→ **What you have to do**
From the entries below, reproduce exactly the line containing "cutter = slot_cutter()", the line containing "its imported frame.", and every line in between, with nothing added.

→ **Listed entries**
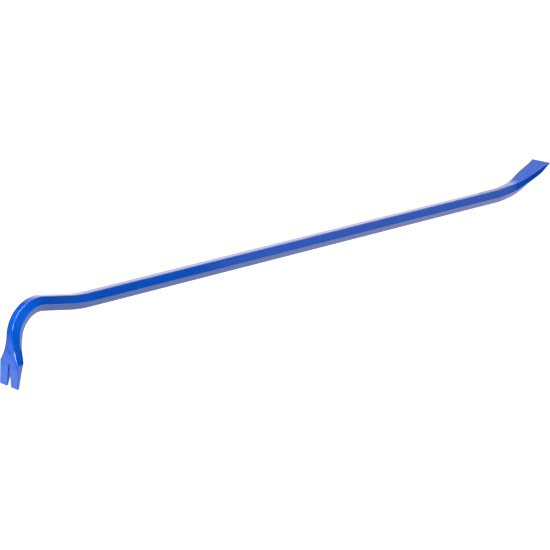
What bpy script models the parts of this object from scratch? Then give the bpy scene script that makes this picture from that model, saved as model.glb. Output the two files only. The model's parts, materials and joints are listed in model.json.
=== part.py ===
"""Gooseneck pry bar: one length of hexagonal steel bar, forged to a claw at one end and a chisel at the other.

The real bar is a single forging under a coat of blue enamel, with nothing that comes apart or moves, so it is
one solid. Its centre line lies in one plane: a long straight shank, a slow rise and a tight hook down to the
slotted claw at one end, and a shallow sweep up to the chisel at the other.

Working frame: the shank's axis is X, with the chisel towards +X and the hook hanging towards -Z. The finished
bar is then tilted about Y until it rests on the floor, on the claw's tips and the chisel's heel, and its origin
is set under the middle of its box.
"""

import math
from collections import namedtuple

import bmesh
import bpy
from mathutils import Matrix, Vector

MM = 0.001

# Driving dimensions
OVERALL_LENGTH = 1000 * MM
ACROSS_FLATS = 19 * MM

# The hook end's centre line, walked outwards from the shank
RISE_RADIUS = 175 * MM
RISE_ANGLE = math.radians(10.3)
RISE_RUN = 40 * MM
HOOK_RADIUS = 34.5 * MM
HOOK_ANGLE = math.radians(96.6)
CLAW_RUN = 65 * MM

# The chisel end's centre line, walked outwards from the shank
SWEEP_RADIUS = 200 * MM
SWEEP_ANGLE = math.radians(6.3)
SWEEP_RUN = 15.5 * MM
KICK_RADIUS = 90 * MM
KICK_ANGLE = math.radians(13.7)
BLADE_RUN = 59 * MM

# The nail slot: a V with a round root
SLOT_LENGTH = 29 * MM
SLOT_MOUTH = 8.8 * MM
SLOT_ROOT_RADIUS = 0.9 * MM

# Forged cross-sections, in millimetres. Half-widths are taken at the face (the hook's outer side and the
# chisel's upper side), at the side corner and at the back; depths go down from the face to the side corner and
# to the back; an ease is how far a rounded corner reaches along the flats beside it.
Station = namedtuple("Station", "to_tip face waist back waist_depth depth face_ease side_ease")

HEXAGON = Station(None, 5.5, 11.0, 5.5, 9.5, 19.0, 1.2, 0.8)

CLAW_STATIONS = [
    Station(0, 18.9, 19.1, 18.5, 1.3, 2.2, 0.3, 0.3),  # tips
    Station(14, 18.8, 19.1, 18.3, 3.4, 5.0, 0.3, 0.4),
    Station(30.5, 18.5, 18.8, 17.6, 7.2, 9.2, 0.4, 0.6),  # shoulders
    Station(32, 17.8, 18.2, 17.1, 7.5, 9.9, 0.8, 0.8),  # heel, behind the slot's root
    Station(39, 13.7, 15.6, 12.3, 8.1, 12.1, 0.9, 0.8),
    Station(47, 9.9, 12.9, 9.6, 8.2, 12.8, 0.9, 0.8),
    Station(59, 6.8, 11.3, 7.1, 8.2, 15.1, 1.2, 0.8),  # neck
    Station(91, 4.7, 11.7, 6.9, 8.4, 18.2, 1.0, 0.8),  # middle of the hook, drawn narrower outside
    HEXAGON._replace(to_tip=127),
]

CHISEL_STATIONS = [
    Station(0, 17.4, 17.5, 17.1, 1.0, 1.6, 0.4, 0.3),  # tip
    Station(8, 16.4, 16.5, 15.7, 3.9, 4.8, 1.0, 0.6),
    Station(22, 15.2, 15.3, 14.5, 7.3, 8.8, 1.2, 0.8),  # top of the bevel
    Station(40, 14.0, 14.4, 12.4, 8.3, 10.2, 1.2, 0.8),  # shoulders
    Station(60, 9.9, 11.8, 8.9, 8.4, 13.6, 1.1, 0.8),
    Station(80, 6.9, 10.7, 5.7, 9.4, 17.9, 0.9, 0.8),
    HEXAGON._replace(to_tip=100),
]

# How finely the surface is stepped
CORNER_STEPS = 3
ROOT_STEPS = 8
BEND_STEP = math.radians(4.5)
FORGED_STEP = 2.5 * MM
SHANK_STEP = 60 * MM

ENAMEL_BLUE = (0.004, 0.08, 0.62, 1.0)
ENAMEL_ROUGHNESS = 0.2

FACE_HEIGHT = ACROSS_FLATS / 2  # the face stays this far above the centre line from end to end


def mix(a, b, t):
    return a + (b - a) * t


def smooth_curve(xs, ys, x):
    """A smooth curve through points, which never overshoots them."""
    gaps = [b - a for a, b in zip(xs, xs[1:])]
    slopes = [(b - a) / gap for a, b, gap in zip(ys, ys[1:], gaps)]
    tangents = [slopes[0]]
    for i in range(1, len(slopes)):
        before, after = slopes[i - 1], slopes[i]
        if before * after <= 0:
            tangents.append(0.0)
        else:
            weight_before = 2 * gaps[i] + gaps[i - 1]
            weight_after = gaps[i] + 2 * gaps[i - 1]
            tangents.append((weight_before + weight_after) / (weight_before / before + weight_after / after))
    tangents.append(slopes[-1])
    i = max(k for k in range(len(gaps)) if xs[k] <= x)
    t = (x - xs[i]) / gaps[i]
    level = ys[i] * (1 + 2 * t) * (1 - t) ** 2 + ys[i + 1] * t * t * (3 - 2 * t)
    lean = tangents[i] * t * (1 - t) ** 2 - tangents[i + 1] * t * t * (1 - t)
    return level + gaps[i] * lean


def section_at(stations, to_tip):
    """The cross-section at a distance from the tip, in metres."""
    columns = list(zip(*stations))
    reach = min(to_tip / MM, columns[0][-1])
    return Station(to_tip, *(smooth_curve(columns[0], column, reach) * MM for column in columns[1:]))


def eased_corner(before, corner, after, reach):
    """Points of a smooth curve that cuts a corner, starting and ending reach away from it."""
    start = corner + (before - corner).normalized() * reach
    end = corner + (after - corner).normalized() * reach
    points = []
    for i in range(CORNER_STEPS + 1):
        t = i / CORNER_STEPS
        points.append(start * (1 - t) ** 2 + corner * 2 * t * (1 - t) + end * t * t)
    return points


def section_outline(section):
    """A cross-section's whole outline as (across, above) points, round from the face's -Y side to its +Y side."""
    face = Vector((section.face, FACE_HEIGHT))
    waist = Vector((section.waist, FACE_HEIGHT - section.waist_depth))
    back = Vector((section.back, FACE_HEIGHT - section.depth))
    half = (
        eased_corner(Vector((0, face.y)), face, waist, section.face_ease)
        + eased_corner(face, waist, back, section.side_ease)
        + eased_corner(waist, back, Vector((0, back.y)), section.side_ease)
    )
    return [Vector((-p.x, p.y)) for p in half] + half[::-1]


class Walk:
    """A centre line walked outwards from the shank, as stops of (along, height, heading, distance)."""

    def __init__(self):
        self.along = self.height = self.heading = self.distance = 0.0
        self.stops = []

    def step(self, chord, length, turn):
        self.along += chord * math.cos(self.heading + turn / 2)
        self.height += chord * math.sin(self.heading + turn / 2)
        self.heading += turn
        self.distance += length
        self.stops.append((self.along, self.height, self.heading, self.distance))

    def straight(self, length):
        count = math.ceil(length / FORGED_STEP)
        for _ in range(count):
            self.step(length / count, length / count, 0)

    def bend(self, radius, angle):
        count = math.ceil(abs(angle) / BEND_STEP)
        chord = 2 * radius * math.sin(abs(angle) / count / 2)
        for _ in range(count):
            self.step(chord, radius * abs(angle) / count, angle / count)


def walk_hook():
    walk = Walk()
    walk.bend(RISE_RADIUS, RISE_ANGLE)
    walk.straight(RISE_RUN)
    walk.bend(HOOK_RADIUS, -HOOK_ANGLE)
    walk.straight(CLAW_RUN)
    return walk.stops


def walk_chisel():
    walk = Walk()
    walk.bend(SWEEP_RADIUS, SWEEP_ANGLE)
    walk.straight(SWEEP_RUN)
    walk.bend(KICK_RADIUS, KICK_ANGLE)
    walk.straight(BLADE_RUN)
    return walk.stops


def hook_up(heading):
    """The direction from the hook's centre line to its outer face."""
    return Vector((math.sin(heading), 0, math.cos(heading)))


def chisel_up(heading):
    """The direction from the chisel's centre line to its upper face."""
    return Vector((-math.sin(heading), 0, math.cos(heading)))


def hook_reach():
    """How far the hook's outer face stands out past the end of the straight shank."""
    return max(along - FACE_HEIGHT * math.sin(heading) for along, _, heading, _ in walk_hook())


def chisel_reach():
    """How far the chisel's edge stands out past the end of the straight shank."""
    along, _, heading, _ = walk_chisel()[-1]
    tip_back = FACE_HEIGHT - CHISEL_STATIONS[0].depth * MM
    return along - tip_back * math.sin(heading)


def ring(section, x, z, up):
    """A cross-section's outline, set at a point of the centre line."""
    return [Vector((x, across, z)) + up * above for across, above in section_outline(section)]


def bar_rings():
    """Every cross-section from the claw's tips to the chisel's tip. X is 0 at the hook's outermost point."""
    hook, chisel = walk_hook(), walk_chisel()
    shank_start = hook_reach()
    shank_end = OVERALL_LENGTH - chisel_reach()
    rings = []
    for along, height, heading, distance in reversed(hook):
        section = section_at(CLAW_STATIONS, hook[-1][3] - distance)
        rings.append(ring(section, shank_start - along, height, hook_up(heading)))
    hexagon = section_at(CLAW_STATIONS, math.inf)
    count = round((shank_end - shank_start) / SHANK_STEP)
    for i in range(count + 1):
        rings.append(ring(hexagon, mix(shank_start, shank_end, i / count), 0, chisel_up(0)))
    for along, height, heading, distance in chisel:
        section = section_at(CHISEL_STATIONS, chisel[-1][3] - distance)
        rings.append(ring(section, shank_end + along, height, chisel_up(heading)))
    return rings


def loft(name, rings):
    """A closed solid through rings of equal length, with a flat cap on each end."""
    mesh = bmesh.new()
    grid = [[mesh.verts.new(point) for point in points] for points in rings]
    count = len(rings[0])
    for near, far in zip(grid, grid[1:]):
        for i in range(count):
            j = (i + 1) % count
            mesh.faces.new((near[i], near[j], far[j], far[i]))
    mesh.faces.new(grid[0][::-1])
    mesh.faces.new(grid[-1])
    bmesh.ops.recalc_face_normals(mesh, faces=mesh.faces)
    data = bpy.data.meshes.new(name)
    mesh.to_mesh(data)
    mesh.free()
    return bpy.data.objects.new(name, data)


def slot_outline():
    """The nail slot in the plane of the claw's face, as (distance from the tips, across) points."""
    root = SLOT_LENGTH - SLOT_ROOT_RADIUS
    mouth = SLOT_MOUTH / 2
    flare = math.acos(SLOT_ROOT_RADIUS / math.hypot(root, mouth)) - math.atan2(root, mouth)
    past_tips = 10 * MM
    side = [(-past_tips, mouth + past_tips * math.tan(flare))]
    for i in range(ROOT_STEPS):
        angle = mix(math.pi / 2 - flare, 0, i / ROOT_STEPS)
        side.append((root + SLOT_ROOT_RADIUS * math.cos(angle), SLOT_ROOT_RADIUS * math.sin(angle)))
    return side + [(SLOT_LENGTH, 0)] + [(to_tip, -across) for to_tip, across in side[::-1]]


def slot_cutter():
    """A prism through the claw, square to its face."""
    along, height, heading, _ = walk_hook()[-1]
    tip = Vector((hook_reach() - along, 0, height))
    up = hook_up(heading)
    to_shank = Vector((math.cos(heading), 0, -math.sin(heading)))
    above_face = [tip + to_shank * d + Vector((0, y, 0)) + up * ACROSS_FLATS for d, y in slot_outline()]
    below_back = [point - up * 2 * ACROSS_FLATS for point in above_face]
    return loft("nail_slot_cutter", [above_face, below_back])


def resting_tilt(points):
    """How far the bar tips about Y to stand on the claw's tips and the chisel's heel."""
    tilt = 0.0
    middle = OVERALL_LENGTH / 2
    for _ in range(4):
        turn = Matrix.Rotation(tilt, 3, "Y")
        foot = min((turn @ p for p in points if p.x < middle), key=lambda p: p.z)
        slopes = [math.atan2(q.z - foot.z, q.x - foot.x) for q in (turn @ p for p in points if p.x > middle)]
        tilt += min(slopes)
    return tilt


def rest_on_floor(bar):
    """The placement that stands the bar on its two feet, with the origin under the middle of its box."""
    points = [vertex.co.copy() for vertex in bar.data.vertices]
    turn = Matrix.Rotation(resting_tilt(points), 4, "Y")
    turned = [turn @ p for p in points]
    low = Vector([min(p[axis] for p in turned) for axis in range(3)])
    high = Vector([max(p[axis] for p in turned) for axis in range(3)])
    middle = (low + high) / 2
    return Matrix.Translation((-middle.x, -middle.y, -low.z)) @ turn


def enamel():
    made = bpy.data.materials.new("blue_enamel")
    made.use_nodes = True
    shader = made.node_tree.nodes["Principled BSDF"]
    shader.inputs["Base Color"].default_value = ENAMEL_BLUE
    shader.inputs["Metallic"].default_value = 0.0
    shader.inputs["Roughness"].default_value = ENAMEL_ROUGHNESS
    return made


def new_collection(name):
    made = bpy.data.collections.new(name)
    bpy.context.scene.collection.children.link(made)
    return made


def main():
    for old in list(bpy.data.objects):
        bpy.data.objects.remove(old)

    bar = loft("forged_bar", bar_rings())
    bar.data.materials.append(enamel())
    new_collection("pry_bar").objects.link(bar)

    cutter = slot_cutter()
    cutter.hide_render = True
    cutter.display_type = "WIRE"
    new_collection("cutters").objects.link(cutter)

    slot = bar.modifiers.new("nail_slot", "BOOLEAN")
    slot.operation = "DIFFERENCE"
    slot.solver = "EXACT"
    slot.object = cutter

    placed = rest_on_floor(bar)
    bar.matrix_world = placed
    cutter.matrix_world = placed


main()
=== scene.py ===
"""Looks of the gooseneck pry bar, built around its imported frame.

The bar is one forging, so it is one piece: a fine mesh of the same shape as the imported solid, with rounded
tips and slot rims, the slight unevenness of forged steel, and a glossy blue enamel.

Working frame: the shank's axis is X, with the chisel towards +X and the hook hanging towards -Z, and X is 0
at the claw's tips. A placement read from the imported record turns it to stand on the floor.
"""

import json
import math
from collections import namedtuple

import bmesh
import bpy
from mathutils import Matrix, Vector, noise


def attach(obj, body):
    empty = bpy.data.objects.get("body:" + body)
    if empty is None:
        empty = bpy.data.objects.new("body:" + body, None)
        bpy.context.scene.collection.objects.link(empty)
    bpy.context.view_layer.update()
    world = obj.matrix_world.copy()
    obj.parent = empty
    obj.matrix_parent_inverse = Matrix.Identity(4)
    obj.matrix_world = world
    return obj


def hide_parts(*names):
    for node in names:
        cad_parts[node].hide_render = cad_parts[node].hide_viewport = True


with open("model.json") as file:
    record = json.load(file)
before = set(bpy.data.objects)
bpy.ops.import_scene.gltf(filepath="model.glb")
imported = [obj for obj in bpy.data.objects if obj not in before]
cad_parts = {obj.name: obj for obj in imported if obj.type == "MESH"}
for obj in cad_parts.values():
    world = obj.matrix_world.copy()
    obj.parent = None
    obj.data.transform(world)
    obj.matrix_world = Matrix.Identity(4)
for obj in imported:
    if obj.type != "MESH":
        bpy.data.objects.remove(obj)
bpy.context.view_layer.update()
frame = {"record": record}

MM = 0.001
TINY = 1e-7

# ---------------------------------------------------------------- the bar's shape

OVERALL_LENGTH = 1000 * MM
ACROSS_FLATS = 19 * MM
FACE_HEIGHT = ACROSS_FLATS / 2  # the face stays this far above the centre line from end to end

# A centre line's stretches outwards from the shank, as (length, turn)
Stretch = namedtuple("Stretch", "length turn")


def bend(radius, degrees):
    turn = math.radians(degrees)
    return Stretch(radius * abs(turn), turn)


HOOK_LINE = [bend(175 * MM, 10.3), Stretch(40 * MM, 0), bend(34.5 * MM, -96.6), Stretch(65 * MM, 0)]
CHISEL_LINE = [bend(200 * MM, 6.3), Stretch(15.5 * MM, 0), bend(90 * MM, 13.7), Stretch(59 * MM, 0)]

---

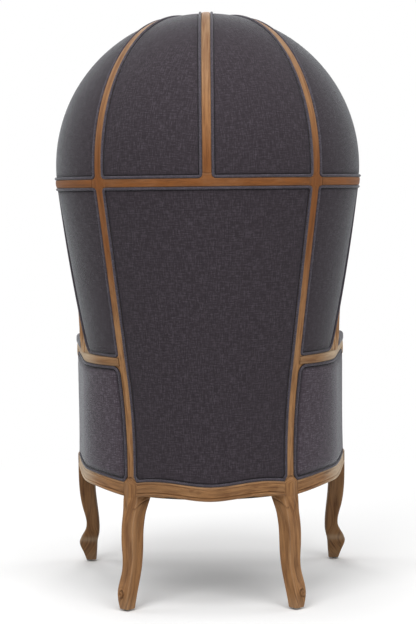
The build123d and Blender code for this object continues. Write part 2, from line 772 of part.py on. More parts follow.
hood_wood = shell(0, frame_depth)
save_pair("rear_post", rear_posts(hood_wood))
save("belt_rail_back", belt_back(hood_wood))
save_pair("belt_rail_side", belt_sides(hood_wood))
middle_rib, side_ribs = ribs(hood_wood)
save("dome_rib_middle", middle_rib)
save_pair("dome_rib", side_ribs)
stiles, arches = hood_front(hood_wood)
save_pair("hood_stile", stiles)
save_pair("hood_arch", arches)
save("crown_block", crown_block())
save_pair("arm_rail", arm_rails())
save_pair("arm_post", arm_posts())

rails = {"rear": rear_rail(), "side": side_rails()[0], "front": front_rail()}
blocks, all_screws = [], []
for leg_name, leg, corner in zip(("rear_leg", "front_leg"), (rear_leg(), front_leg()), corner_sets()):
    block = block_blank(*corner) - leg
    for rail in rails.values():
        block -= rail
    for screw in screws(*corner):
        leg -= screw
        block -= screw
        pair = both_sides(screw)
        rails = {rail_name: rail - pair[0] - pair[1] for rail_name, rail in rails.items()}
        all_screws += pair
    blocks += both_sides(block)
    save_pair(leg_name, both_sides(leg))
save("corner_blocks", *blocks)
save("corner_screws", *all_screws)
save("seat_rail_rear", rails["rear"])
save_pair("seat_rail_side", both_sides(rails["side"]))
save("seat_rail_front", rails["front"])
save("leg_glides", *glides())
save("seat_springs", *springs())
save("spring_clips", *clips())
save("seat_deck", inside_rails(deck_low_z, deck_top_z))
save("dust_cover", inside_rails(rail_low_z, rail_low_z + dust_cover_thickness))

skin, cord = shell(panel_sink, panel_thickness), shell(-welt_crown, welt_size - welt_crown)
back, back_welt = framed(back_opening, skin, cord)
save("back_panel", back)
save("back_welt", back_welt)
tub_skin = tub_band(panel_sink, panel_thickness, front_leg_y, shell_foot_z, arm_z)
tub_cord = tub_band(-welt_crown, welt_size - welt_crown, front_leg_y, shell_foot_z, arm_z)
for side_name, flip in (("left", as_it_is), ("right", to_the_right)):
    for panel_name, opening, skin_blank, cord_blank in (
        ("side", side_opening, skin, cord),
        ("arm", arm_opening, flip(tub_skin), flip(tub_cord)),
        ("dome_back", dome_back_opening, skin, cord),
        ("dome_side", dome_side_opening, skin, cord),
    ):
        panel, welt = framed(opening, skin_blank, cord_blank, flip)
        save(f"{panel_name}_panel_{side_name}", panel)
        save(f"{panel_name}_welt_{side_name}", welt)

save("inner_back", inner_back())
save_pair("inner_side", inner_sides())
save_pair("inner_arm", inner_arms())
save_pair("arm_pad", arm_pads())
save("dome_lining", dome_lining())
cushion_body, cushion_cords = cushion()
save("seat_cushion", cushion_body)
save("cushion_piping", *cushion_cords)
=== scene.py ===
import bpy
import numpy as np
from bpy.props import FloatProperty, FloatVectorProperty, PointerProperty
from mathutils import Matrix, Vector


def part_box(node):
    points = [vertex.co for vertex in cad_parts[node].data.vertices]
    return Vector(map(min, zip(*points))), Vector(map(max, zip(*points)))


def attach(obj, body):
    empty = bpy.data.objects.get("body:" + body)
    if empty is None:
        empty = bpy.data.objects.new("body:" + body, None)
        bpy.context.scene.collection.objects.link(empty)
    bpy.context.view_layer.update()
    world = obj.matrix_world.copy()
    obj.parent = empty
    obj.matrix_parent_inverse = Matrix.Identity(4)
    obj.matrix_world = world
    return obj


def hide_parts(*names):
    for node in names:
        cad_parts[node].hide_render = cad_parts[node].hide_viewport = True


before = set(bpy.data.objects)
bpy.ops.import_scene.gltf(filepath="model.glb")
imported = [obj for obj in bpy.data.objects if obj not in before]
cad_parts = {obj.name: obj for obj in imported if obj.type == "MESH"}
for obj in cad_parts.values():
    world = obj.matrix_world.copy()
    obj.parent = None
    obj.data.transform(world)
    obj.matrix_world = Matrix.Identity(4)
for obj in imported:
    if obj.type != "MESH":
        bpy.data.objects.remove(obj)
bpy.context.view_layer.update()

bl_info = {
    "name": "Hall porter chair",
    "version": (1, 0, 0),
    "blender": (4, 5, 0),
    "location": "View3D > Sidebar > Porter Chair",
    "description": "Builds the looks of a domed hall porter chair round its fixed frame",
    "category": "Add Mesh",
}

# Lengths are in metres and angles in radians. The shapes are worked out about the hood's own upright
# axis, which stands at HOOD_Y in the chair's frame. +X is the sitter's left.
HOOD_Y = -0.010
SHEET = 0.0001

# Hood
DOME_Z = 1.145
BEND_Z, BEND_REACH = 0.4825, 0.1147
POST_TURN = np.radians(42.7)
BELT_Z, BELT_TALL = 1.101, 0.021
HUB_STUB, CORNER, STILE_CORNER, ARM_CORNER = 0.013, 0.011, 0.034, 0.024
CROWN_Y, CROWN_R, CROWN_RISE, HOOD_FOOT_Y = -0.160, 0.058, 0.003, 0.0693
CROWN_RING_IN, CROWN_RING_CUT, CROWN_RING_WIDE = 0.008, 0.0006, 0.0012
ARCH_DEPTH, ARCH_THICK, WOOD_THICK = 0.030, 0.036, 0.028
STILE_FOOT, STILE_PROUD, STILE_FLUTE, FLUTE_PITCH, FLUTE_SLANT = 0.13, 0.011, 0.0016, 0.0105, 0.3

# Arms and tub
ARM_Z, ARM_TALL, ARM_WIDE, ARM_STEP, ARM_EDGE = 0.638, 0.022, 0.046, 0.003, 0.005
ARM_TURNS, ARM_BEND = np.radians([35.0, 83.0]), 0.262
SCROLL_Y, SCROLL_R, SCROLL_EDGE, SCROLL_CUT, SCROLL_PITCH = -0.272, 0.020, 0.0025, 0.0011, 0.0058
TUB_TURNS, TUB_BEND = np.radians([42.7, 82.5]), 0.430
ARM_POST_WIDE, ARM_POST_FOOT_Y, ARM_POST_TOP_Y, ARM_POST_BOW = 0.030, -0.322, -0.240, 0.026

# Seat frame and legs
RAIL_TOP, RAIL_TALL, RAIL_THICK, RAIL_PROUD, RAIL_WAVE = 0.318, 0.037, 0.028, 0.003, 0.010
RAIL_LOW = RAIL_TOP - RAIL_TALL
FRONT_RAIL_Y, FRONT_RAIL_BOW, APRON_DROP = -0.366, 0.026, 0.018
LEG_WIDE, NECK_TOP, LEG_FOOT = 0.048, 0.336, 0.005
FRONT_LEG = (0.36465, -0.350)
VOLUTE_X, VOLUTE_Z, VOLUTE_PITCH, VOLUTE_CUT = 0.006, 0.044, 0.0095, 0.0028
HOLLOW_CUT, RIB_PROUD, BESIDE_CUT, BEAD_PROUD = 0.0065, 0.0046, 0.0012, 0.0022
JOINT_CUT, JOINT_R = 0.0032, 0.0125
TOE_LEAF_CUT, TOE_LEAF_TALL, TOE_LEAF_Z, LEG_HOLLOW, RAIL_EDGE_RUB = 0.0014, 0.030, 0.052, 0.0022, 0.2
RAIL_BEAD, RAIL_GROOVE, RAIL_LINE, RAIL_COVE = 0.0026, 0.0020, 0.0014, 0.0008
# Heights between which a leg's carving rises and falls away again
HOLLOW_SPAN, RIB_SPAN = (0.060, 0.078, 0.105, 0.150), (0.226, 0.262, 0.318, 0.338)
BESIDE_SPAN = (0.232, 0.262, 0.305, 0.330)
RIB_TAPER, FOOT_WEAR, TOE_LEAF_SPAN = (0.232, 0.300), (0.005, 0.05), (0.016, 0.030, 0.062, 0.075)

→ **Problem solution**
    cutter = slot_cutter()
    cutter.hide_render = True
    cutter.display_type = "WIRE"
    new_collection("cutters").objects.link(cutter)

    slot = bar.modifiers.new("nail_slot", "BOOLEAN")
    slot.operation = "DIFFERENCE"
    slot.solver = "EXACT"
    slot.object = cutter

    placed = rest_on_floor(bar)
    bar.matrix_world = placed
    cutter.matrix_world = placed


main()
=== scene.py ===
"""Looks of the gooseneck pry bar, built around its imported frame.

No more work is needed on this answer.